Nancy kept her faith but lost her enthusiasm. Two or three days later, however, Andy was on the phone again and learned of an upcoming auction. He and a man named Bob, from the board, went to see it, and it was like Miracle on 34th Street-52 acres rather than 20; and whereas the place they had lost was only land, this one had buildings. A gymnasium on one of the lots was set up for overhead garage doors. "All we had to do was knock out the blocks and hang the doors; the lintels were already there."
Nancy told me: "God does not let us down. It may not work the way we think it's gonna work-and that we've seen a lot."
There was the time Andy was at an auction, and it was getting late in the day, and he was tired. "There was a 2-year-old Nissan came through.
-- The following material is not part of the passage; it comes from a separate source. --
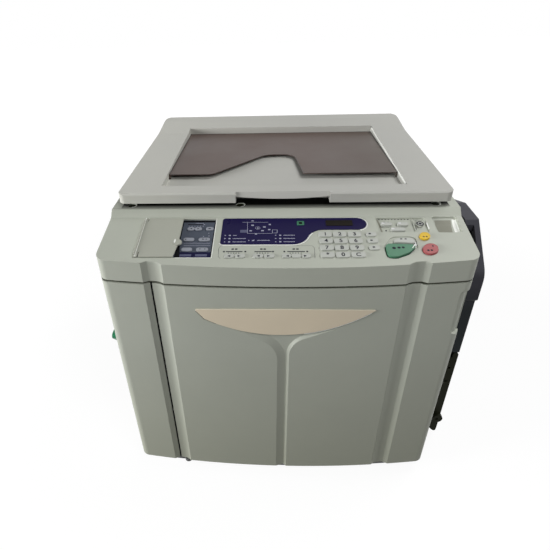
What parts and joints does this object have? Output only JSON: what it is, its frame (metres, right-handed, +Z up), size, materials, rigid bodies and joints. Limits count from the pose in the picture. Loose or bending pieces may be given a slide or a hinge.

And it said on the window, 'bad brakes.' The guy was asking $750 for it, and I'm thinking, 'Man, brake jobs are not that expensive.' So I bid on the thing, and here I got it. And they took it outside, and I went out a little while later to move it out of the auction. And here I looked at the other side, and the whole other side was just wiped out. And I'm like, 'Oh, my gosh, what did I do?'"
"But at the same time that I was buying that car somebody was dropping off a Nissan that was the same exact body style, that was hit on the other side and had 240,000 miles on it. So what we did was we took the side off the one and put it on the other one, and had a 2-year-old Nissan for a thousand bucks by the time we were done. . . . That's just one example of how God takes my mistakes and makes blessings out of them."
My friends and I had arrived at CMTS in Bernville, Pa., at about lunch time, so they threw another rock in the soup and we sat with the guys, men God catches in the middle of their stories-and then flips the script. Andy takes them down to Mexico twice a year: Lately they worked on a home for battered women. I wondered aloud if he thought short-term missions trips were cost-effective, and learned that my question had missed the point. The road trips, Andy said, are about planting ideas for ministry in the guys' heads.